We picked Sonoma because neither of us had been there and because it was a relatively short flight (around an hour including safety checks and taxiing). We flew in an American Champion Citabria out of Reid-Hillview Airport in San Jose.

We landed at Sonoma Valley Airport and were the only plane there the whole time. This small airport is owned and operated by Vintage Aircraft Company and they let the public land there for free. The airport is untowered (has no control tower), so the protocol was that we announced our landing on a designated frequency to inform any nearby planes. But during our time there, we were the only visitors. Maciek said that it was because everybody else was at Oshkosh, an annual airshow and the world's largest.

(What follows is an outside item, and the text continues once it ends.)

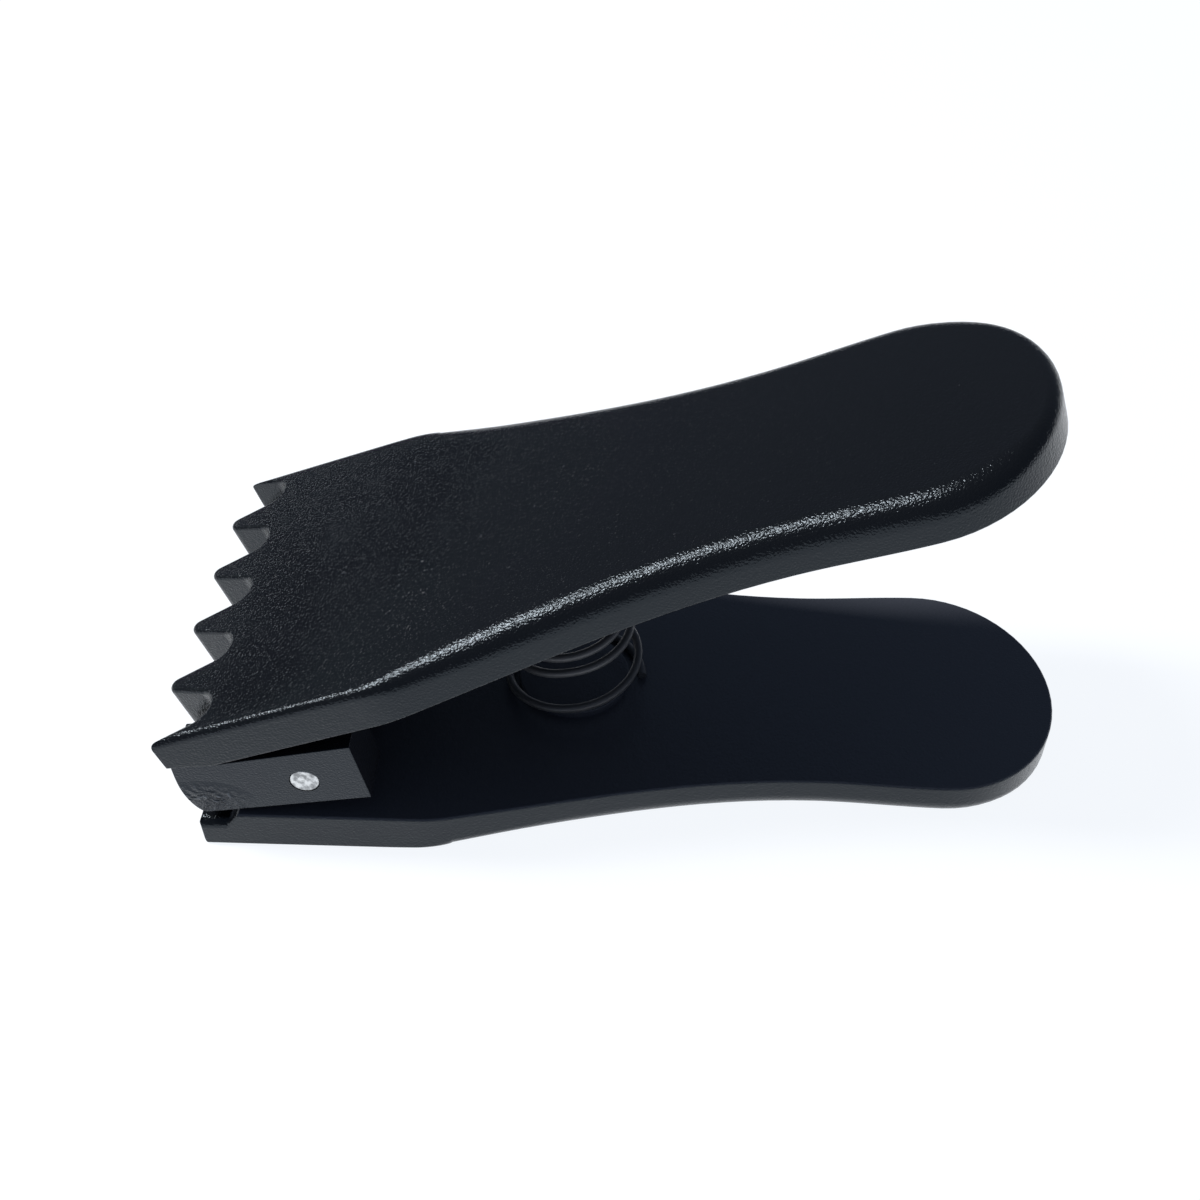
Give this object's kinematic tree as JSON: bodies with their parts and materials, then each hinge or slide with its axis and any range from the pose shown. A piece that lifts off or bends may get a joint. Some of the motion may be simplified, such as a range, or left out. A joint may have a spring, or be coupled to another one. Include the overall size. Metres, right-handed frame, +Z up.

We did a 20-minute biplane ride with Vintage Aircraft. They have several different planes including a WW2-era Boeing PT-17 Stearman that we rode in, which was faster than our Citabria. You have to book in advance, which allows them to get the plane ready. This plane has an open cockpit with a modified front seat fitting two people (though it's very cozy) with the pilot in the seat behind. Since you're in the open, it's pretty windy and a radio is not feasible. Flying without a radio is apparently still allowed in Sonoma.

The biplane ride took us around the scenic Sonoma countryside. Everything looked green and fairly flat. Since it was pretty windy, I started getting queasy due to all the turbulent air going into my nose, and the queasiness stayed with me pretty much the rest of the day. The ride was $418 after a 10% cash discount. It was fun enough, but I don't know if it was worth the money, especially since we had our own plane.

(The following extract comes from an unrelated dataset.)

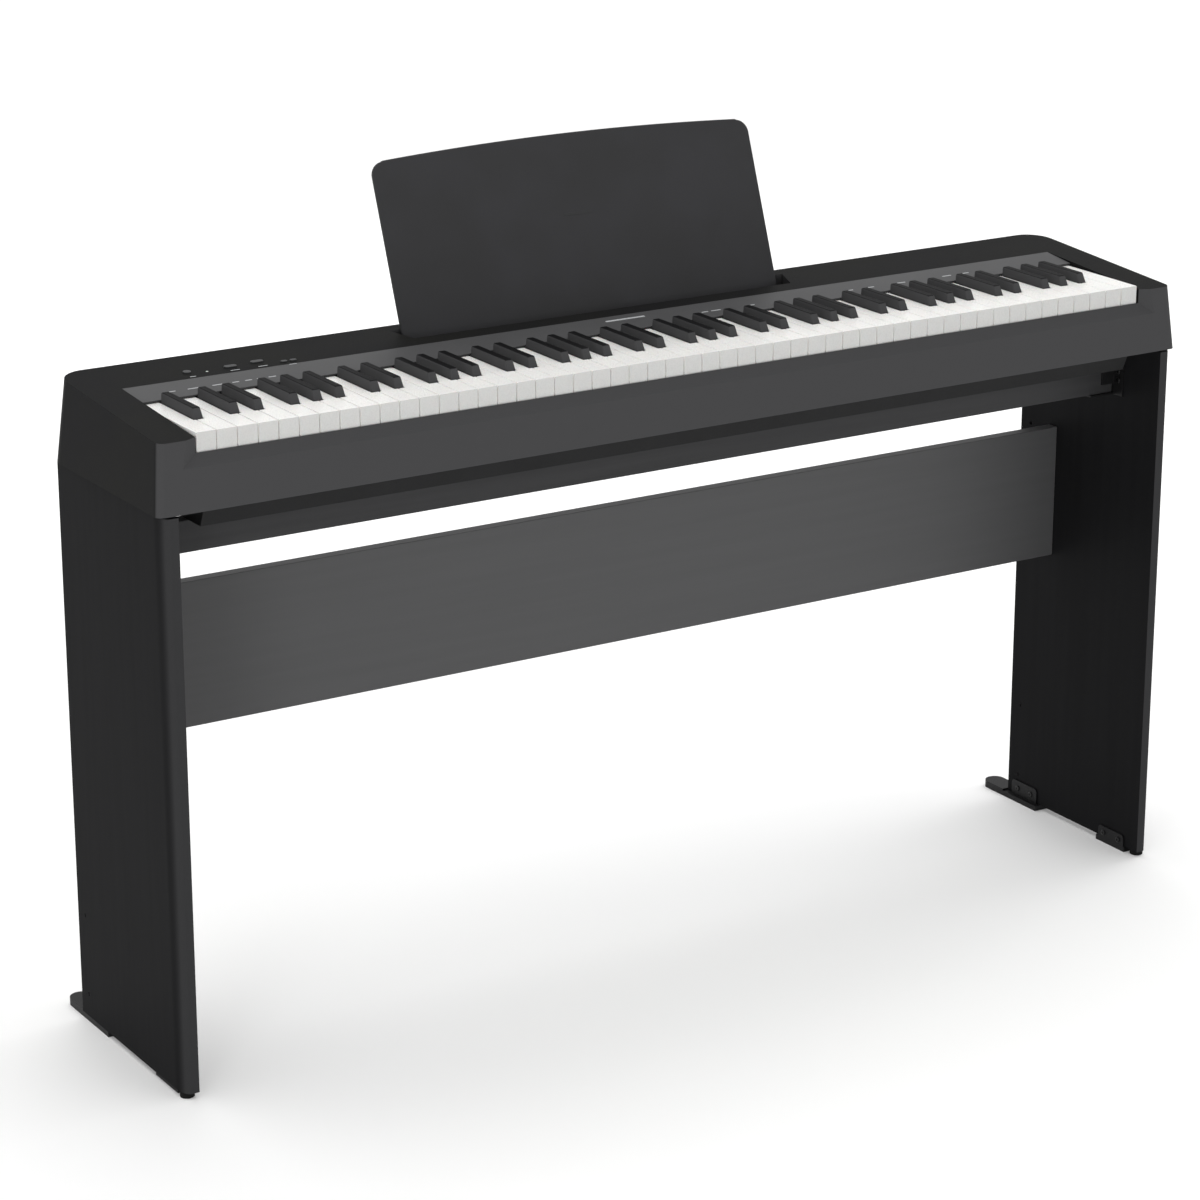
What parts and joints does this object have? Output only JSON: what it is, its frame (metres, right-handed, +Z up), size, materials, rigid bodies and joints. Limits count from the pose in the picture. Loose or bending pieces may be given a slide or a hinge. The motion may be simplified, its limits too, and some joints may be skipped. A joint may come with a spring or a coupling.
{
  "type": "digital piano on stand",
  "caption": "Slim digital piano with full-width keyboard, panel buttons and a lift-out music rest, on a stand of two side panels, a back board and a front rail.",
  "frame": {"origin": "on the floor, at the middle of the outline's width and depth", "axes": "+X along the keyboard towards the treble end, +Y from the player towards the wall, +Z up"},
  "size_m": [1.326, 0.3088, 0.9184],
  "materials": {
    "panel_black": "black laminated board, satin",
    "board_black": "dark grey laminated board, satin",
    "bracket_steel": "black painted steel",
    "foot_steel": "black painted steel",
    "pad_rubber": "black rubber",
    "screw_steel": "blackened steel screw",
    "case_plastic": "fine-grained black moulding",
    "strip_plastic": "dark grey moulding",
    "rest_plastic": "fine-grained black moulding",
    "button_plastic": "satin black cap",
    "frame_steel": "zinc-plated sheet",
    "rod_steel": "ground steel rod",
    "red_felt": "pressed felt",
    "speaker_black": "pressed frame and paper cone",
    "circuit_board": "green laminate",
    "jack_plastic": "black moulding",
    "port_steel": "plated shell",
    "lamp_lens": "frosted light pipe",
    "black_key": "matte black moulding",
    "white_key": "satin white moulding"
  },
  "bodies": {
    "piano_on_stand": {"side_panel_left": "panel_black", "side_panel_right": "panel_black", "back_board": "board_black", "support_rail": "panel_black", "rail_bracket_left": "bracket_steel", "rail_bracket_right": "bracket_steel", "rear_foot_left": "foot_steel", "rear_foot_right": "foot_steel", "front_foot_left": "foot_steel", "front_foot_right": "foot_steel", "foot_glides": "pad_rubber", "foot_screws": "screw_steel", "board_brackets": "bracket_steel", "top_brackets": "bracket_steel", "bracket_screws": "screw_steel", "case_pads": "pad_rubber", "keyboard_screws": "screw_steel", "top_case": "case_plastic", "control_strip": "strip_plastic", "bottom_case": "case_plastic", "case_screws": "screw_steel", "key_frame": "frame_steel", "pivot_rod": "rod_steel", "key_felt": "red_felt", "speaker_left": "speaker_black", "speaker_right": "speaker_black", "main_board": "circuit_board", "panel_board": "circuit_board", "dc_jack": "jack_plastic", "usb_port": "port_steel", "pedal_jack": "jack_plastic", "phones_jack": "jack_plastic", "power_lamp": "lamp_lens"},
    "key_c4": {"key_c4": "white_key"},
    "key_d4": {"key_d4": "white_key"},
    "key_e4": {"key_e4": "white_key"},
    "key_f4": {"key_f4": "white_key"},
    "key_g4": {"key_g4": "white_key"},
    "key_a4": {"key_a4": "white_key"},
    "key_b4": {"key_b4": "white_key"},
    "key_c_sharp_4": {"key_c_sharp_4": "black_key"},
    "key_d_sharp_4": {"key_d_sharp_4": "black_key"},
    "key_f_sharp_4": {"key_f_sharp_4": "black_key"},
    "key_g_sharp_4": {"key_g_sharp_4": "black_key"},
    "key_a_sharp_4": {"key_a_sharp_4": "black_key"},
    "white_keys_low": {"white_keys_low": "white_key"},
    "white_keys_octave_3": {"white_keys_octave_3": "white_key"},
    "white_keys_octave_5": {"white_keys_octave_5": "white_key"},
    "white_keys_high": {"white_keys_high": "white_key"},
    "black_keys_low": {"black_keys_low": "black_key"},
    "black_keys_octave_3": {"black_keys_octave_3": "black_key"},
    "black_keys_octave_5": {"black_keys_octave_5": "black_key"},
    "black_keys_high": {"black_keys_high": "black_key"},
    "power_button": {"power_button": "button_plastic"},
    "function_button": {"function_button": "button_plastic"},
    "voice_button": {"voice_button": "button_plastic"},
    "minus_button": {"minus_button": "button_plastic"},
    "plus_button": {"plus_button": "button_plastic"},
    "music_rest": {"music_rest": "rest_plastic"}
  },
  "joints": [
    {"name": "music_rest_lift", "type": "slide", "parent": "piano_on_stand", "child": "music_rest", "axis": [0, 0.3453, 0.9385], "range_m": [0, 0.03]},
    {"name": "power_button_press", "type": "slide", "parent": "piano_on_stand", "child": "power_button", "axis": [0, 0.0703, -0.9975], "range_m": [0, 0.0012], "stiffness_N_per_m": 300, "springref_m": -0.002},
    {"name": "function_button_press", "type": "slide", "parent": "piano_on_stand", "child": "function_button", "axis": [0, 0.0703, -0.9975], "range_m": [0, 0.0012], "stiffness_N_per_m": 300, "springref_m": -0.002},
    {"name": "voice_button_press", "type": "slide", "parent": "piano_on_stand", "child": "voice_button", "axis": [0, 0.0703, -0.9975], "range_m": [0, 0.0012], "stiffness_N_per_m": 300, "springref_m": -0.002},
    {"name": "minus_button_press", "type": "slide", "parent": "piano_on_stand", "child": "minus_button", "axis": [0, 0.0703, -0.9975], "range_m": [0, 0.0012], "stiffness_N_per_m": 300, "springref_m": -0.002},
    {"name": "plus_button_press", "type": "slide", "parent": "piano_on_stand", "child": "plus_button", "axis": [0, 0.0703, -0.9975], "range_m": [0, 0.0012], "stiffness_N_per_m": 300, "springref_m": -0.002},
    {"name": "key_c4_press", "type": "hinge", "parent": "piano_on_stand", "child": "key_c4", "pos_m": [0, 0.08156, 0.704], "axis": [1, 0, 0], "range_deg": [0, 2.5], "stiffness_Nm_per_rad": 0.3, "springref_deg": -28.65},
    {"name": "key_d4_press", "type": "hinge", "parent": "piano_on_stand", "child": "key_d4", "pos_m": [0, 0.08156, 0.704], "axis": [1, 0, 0], "range_deg": [0, 2.5], "stiffness_Nm_per_rad": 0.3, "springref_deg": -28.65},
    {"name": "key_e4_press", "type": "hinge", "parent": "piano_on_stand", "child": "key_e4", "pos_m": [0, 0.08156, 0.704], "axis": [1, 0, 0], "range_deg": [0, 2.5], "stiffness_Nm_per_rad": 0.3, "springref_deg": -28.65},
    {"name": "key_f4_press", "type": "hinge", "parent": "piano_on_stand", "child": "key_f4", "pos_m": [0, 0.08156, 0.704], "axis": [1, 0, 0], "range_deg": [0, 2.5], "stiffness_Nm_per_rad": 0.3, "springref_deg": -28.65},
    {"name": "key_g4_press", "type": "hinge", "parent": "piano_on_stand", "child": "key_g4", "pos_m": [0, 0.08156, 0.704], "axis": [1, 0, 0], "range_deg": [0, 2.5], "stiffness_Nm_per_rad": 0.3, "springref_deg": -28.65},
    {"name": "key_a4_press", "type": "hinge", "parent": "piano_on_stand", "child": "key_a4", "pos_m": [0, 0.08156, 0.704], "axis": [1, 0, 0], "range_deg": [0, 2.5], "stiffness_Nm_per_rad": 0.3, "springref_deg": -28.65},
    {"name": "key_b4_press", "type": "hinge", "parent": "piano_on_stand", "child": "key_b4", "pos_m": [0, 0.08156, 0.704], "axis": [1, 0, 0], "range_deg": [0, 2.5], "stiffness_Nm_per_rad": 0.3, "springref_deg": -28.65},
    {"name": "key_c_sharp_4_press", "type": "hinge", "parent": "piano_on_stand", "child": "key_c_sharp_4", "pos_m": [0, 0.08156, 0.704], "axis": [1, 0, 0], "range_deg": [0, 2.5], "stiffness_Nm_per_rad": 0.3, "springref_deg": -28.65},
    {"name": "key_d_sharp_4_press", "type": "hinge", "parent": "piano_on_stand", "child": "key_d_sharp_4", "pos_m": [0, 0.08156, 0.704], "axis": [1, 0, 0], "range_deg": [0, 2.5], "stiffness_Nm_per_rad": 0.3, "springref_deg": -28.65},
    {"name": "key_f_sharp_4_press", "type": "hinge", "parent": "piano_on_stand", "child": "key_f_sharp_4", "pos_m": [0, 0.08156, 0.704], "axis": [1, 0, 0], "range_deg": [0, 2.5], "stiffness_Nm_per_rad": 0.3, "springref_deg": -28.65},
    {"name": "key_g_sharp_4_press", "type": "hinge", "parent": "piano_on_stand", "child": "key_g_sharp_4", "pos_m": [0, 0.08156, 0.704], "axis": [1, 0, 0], "range_deg": [0, 2.5], "stiffness_Nm_per_rad": 0.3, "springref_deg": -28.65},
    {"name": "key_a_sharp_4_press", "type": "hinge", "parent": "piano_on_stand", "child": "key_a_sharp_4", "pos_m": [0, 0.08156, 0.704], "axis": [1, 0, 0], "range_deg": [0, 2.5], "stiffness_Nm_per_rad": 0.3, "springref_deg": -28.65},
    {"name": "white_keys_low_press", "type": "hinge", "parent": "piano_on_stand", "child": "white_keys_low", "pos_m": [0, 0.08156, 0.704], "axis": [1, 0, 0], "range_deg": [0, 2.5], "stiffness_Nm_per_rad": 4.8, "springref_deg": -28.65},
    {"name": "white_keys_octave_3_press", "type": "hinge", "parent": "piano_on_stand", "child": "white_keys_octave_3", "pos_m": [0, 0.08156, 0.704], "axis": [1, 0, 0], "range_deg": [0, 2.5], "stiffness_Nm_per_rad": 2.1, "springref_deg": -28.65},
    {"name": "white_keys_octave_5_press", "type": "hinge", "parent": "piano_on_stand", "child": "white_keys_octave_5", "pos_m": [0, 0.08156, 0.704], "axis": [1, 0, 0], "range_deg": [0, 2.5], "stiffness_Nm_per_rad": 2.1, "springref_deg": -28.65},
    {"name": "white_keys_high_press", "type": "hinge", "parent": "piano_on_stand", "child": "white_keys_high", "pos_m": [0, 0.08156, 0.704], "axis": [1, 0, 0], "range_deg": [0, 2.5], "stiffness_Nm_per_rad": 4.5, "springref_deg": -28.65},
    {"name": "black_keys_low_press", "type": "hinge", "parent": "piano_on_stand", "child": "black_keys_low", "pos_m": [0, 0.08156, 0.704], "axis": [1, 0, 0], "range_deg": [0, 2.5], "stiffness_Nm_per_rad": 3.3, "springref_deg": -28.65},
    {"name": "black_keys_octave_3_press", "type": "hinge", "parent": "piano_on_stand", "child": "black_keys_octave_3", "pos_m": [0, 0.08156, 0.704], "axis": [1, 0, 0], "range_deg": [0, 2.5], "stiffness_Nm_per_rad": 1.5, "springref_deg": -28.65},
    {"name": "black_keys_octave_5_press", "type": "hinge", "parent": "piano_on_stand", "child": "black_keys_octave_5", "pos_m": [0, 0.08156, 0.704], "axis": [1, 0, 0], "range_deg": [0, 2.5], "stiffness_Nm_per_rad": 1.5, "springref_deg": -28.65},
    {"name": "black_keys_high_press", "type": "hinge", "parent": "piano_on_stand", "child": "black_keys_high", "pos_m": [0, 0.08156, 0.704], "axis": [1, 0, 0], "range_deg": [0, 2.5], "stiffness_Nm_per_rad": 3, "springref_deg": -28.65}
  ]
}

Next, we headed over to Sonoma Skypark, a short 5 minute flight away. We pretty much took off from Sonoma Valley Airport, made a left turn, and landed at the Skypark. There's a guy, Eric, who lives in a unit there and has a hangar with antique planes, and Maciek had made arrangements for us to take an informal tour. It was cool learning more about small planes, though most of it was over my head.

The Skypark has a truck that pilots can borrow, but that day was one of the few days that the truck was in use. But Eric was kind enough to give us a ride into town. We walked around downtown and looked at the pricey menus of the restaurants there before finally deciding on the less pricey food at Mary's Pizza Shack, where we had a late lunch. We hung out in the area for a couple hours until it was early evening, then took a Lyft back to the Skypark.

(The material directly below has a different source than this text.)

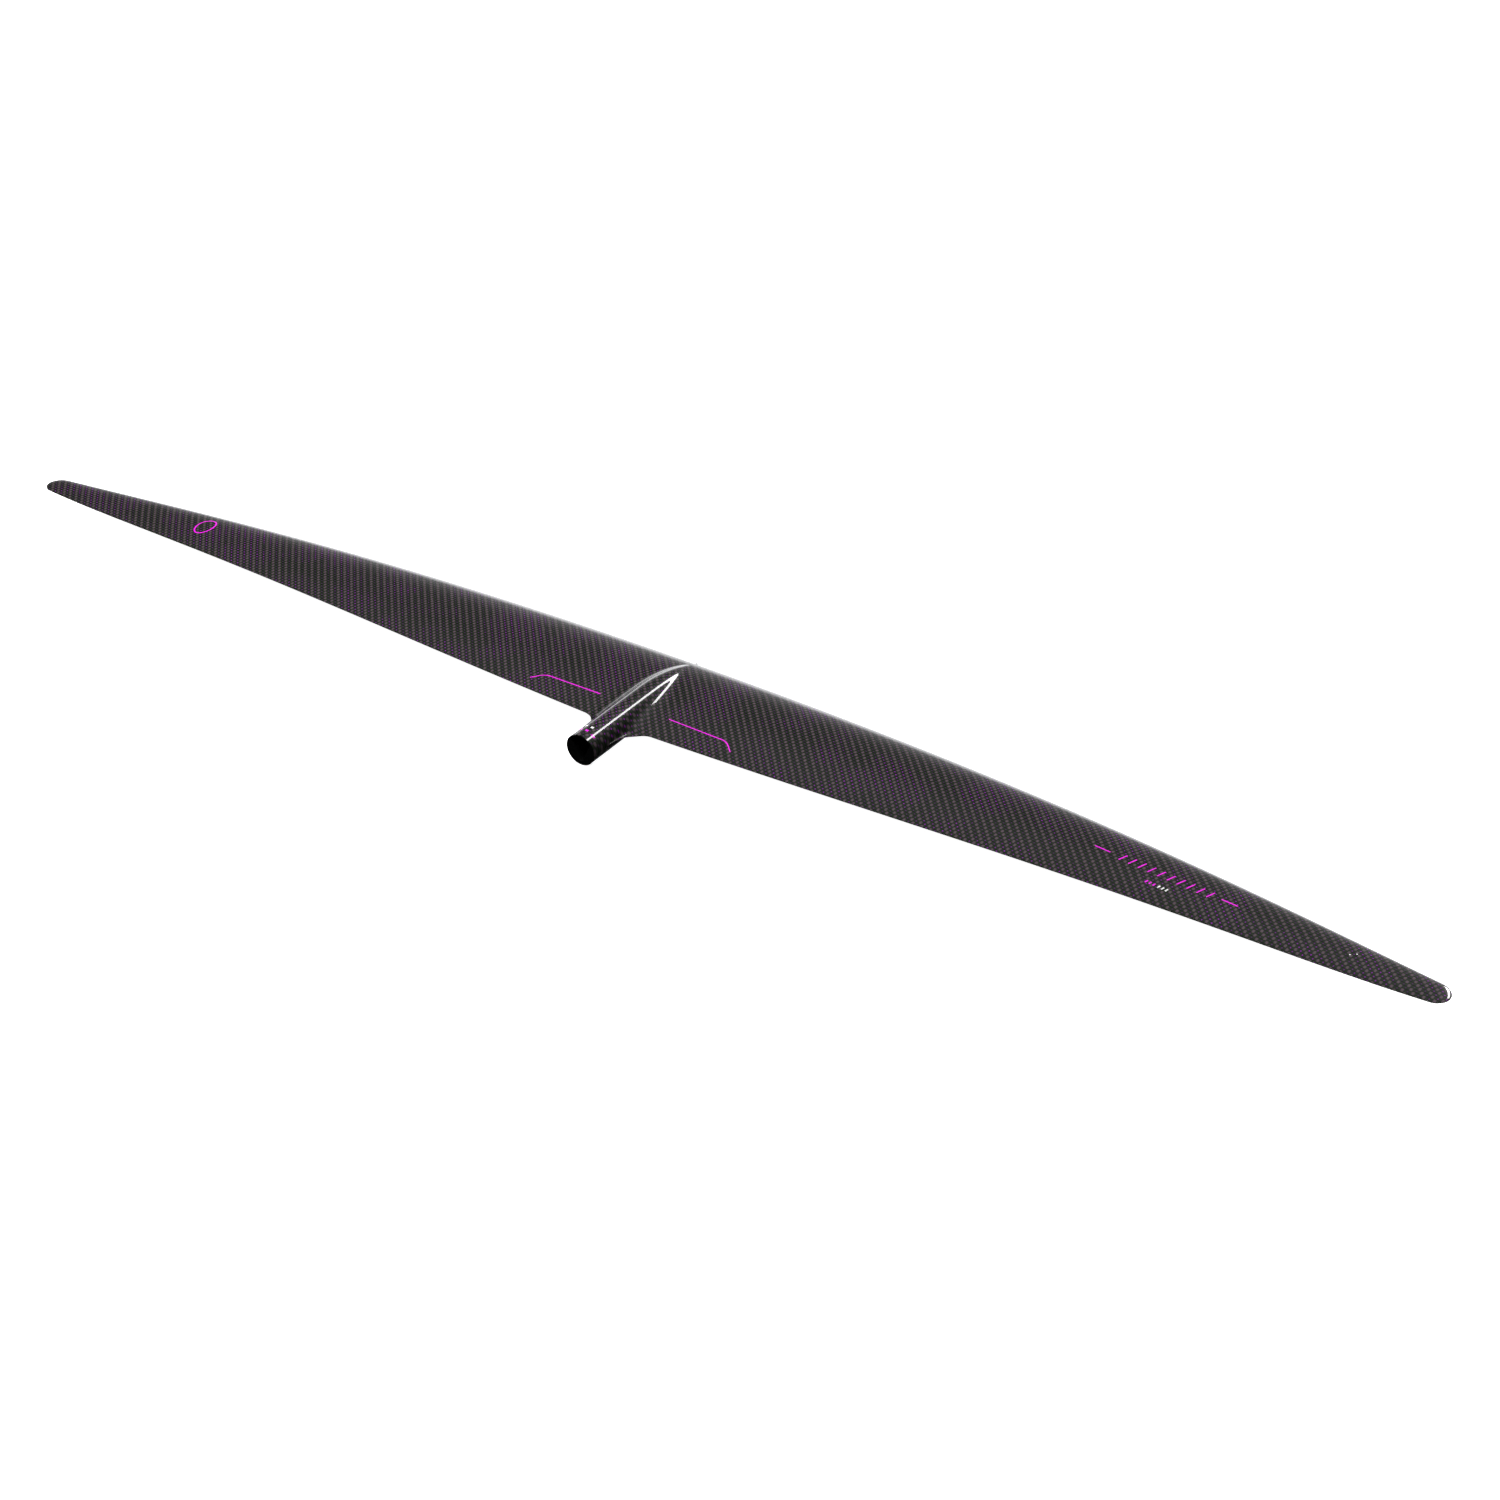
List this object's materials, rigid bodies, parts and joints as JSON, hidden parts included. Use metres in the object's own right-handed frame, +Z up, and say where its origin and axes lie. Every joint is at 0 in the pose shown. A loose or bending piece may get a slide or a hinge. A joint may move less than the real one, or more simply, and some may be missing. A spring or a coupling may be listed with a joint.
{
  "type": "hydrofoil front wing",
  "caption": "Moulded carbon hydrofoil wing, long and tapered, with a rear-facing keyed fuselage socket in a smooth central pod.",
  "frame": {"origin": "centre of the fuselage socket's mouth, on the tube's axis", "axes": "+X to the right along the span, +Y forward from the mouth to the leading edge, +Z up"},
  "size_m": [1.7592, 0.2052, 0.0352],
  "materials": {
    "carbon_twill": "carbon twill with purple tracer under a satin clear coat",
    "solid_carbon": "solid carbon laminate, satin",
    "foam_core": "closed cell foam, matt",
    "filled_resin": "filled epoxy resin, matt",
    "stainless_steel": "turned stainless steel"
  },
  "bodies": {
    "root": {"upper_skin": "carbon_twill", "lower_skin": "carbon_twill", "upper_spar_cap": "solid_carbon", "lower_spar_cap": "solid_carbon", "shear_web": "solid_carbon", "spar_core_front": "foam_core", "spar_core_rear": "foam_core", "leading_edge_bead_left": "solid_carbon", "leading_edge_bead_right": "solid_carbon", "front_core_left": "foam_core", "front_core_right": "foam_core", "rear_core_left": "foam_core", "rear_core_right": "foam_core", "trailing_edge_wedge_left": "filled_resin", "trailing_edge_wedge_right": "filled_resin", "tip_block_left": "filled_resin", "tip_block_right": "filled_resin", "hub_block_left": "filled_resin", "hub_block_right": "filled_resin", "nose_filler_upper": "filled_resin", "nose_filler_lower": "filled_resin", "socket_sleeve": "solid_carbon", "socket_end_block": "filled_resin", "screw_bush_rear": "stainless_steel", "screw_bush_front": "stainless_steel"}
  },
  "joints": []
}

We flew out west over the Bay, around Golden Gate Bridge, and over SF before heading down the peninsula. It was awesome seeing the city landscape from the air. Everything looks closer together when you're looking down from a higher vantage point.

Golden Gate Bridge from the air

As we neared San Jose International Airport, we were directed to fly pretty much right over the airport. Maciek explained that the airspace directly above an airport is safest because any planes taking off or landing are passing below, not through that space. We finally got back to Reid-Hillview a little past sundown.

I'm really glad that we got to hang out and I was able to scratch my aviation itch. I'd previously thought about getting a private pilot's license, but the trip helped me realize that it's not quite for me. I had a romanticized view of how flying would be, like it would just be you and the open sky. In actuality, the cockpit seems like a noisy place - on top of the constant roar of the engine, you're constantly talking to air traffic control or listening for what others are doing. Even while just flying, you're communicating with ATC to coordinate your passage through their airspace. And when we did have the opportunity to talk, I couldn't always hear Maciek too well through our headsets. Not a great place to have a conversation.

Our trip definitely gave me a greater appreciation for those who fly. There's a ton of work that goes into it and a lot of experience involved in making flying safe and enjoyable. It's not that I don't want to put in work, but rather that I have a lot of other things I'd rather do that will keep me busy for a long while. My stomach also prefers being on the ground. So while I learned a lot and had a lot of fun and wouldn't mind doing a trip like this again, I'm okay with this just being a bucket list thing. I'm grateful for experiences like this and friends to share them with!